Phase two: Before the explosion
Come beginning of May and we had arguments sometimes: why you aren't doing it, why you’re doing it that way, why this thing is always here, why we have to wake up at this time. Anna started to feel frustrated because she gained weight a bit which made her feel bad and she constantly complained about it, which made me go totally crazy. By this time we hadn't seen anyone at close range for a long time, only each other. Our frustration just grew and grew unnoticed but we still didn't recognise that some things must change, we only felt that somehow we didn't quite enjoy the lockdown together anymore.
Typical sentence: Why don't you clean the counter after doing the washing-up?
Phase three: total meltdown
A couple of things happened simultaneously in mid-May: our problems which were the result of our forced living arrangements and had been left unattended so far, began to surface. An old illness of mine reoccurred making me sick for weeks and I couldn't even eat properly and Anna had a tough time at work, too.
My illness made me anxious, I felt irritated all the time and we lost interest in sex (it was gone). Also, we had limited chance to get out of the flat so we couldn’t even practice the activity that had made us feel recharged before. And quarantine measures were still in place...We felt miserable at home and we often felt bad in each other’s company, we instantly erupted over anything.
Typical sentence: I’ll just go to the other room...
Phase four: Redesign
The search for a path began, the voyage for finding each other again. We stepped back a little to assess our situation and expectations from ourselves and from each other at a distance. We talked a lot about what things are bothering the other, about how not to be unnecessarily demanding towards each other and about what we need to do to feel more comfortable in our skin. It was a very important step to ease our isolation so we started to meet friends and family again either together or separately.

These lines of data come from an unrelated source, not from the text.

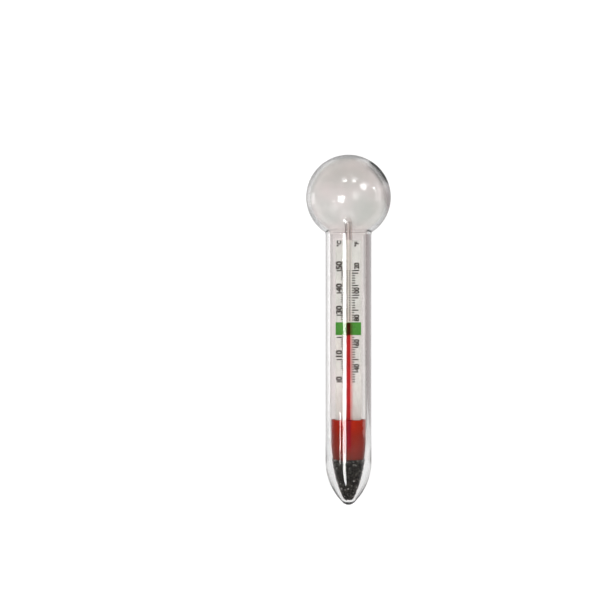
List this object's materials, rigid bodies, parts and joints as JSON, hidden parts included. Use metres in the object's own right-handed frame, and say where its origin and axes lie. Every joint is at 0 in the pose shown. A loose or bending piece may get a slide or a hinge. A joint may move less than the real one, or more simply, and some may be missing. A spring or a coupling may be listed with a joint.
{
  "type": "glass thermometer",
  "caption": "Round-headed glass aquarium thermometer with a sealed capillary of red spirit, a printed scale card, wax plug and ballasted tip.",
  "frame": {"origin": "lowest point of the drawn glass tip, on the tube's axis", "axes": "+Z along the tube axis from the tip to the ball; the printed face of the card looks towards -Y, and +X is to the right of a reader"},
  "size_m": [0.0268, 0.0268, 0.1105],
  "materials": {
    "clear_glass": "polished",
    "capillary_glass": "polished",
    "red_spirit": "gloss",
    "card": "matte",
    "green_ink": "satin",
    "black_ink": "satin",
    "red_wax": "satin",
    "black_iron": "satin"
  },
  "bodies": {
    "instrument": {"glass_envelope": "clear_glass", "capillary_stem": "capillary_glass", "reservoir_bulb": "capillary_glass", "spirit_reservoir": "red_spirit", "spirit_thread": "red_spirit", "scale_card": "card", "comfort_band": "green_ink", "celsius_ticks": "black_ink", "celsius_numerals": "black_ink", "fahrenheit_ticks": "black_ink", "fahrenheit_numerals": "black_ink", "unit_marks": "black_ink", "wax_plug": "red_wax", "ballast_shot": "black_iron"},
    "spirit_column_top": {"spirit_meniscus": "red_spirit"}
  },
  "joints": [
    {"name": "spirit_rise", "type": "slide", "parent": "instrument", "child": "spirit_column_top", "axis": [0, 0, 1], "range_m": [-0.01862, 0.01651], "deforming": ["spirit_thread"]}
  ]
}
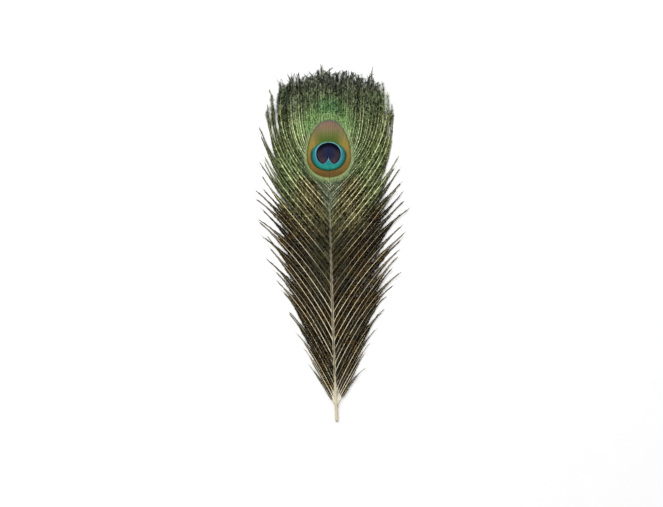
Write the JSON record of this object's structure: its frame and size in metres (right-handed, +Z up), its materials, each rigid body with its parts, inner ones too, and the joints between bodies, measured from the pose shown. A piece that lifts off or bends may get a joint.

We now try to give space to each other and we’re careful about spending quality time together that is fun, too. We try to support each other in basically everything starting from small things (like I park instead of Anna or she cuts my hair when I ask her) so that the other person feels appreciated. We regularly check how the other person feels, where we need improvement and what new needs should be addressed.
Typical sentence: I promise that from now on I won’t bug you even if you crawl out of bed 5 minutes before work starts.
Here we are now. We continue working from home, so we spend a lot of time together, but besides lifting the isolation, it’s a positive change that I feel better now, so we can go and visit places and have sex again. It’s been an exciting challenge but a very good test and learning process for later if we reach a certain point in our relationship when we decide to move in together for real. That time we may go on with it with confidence.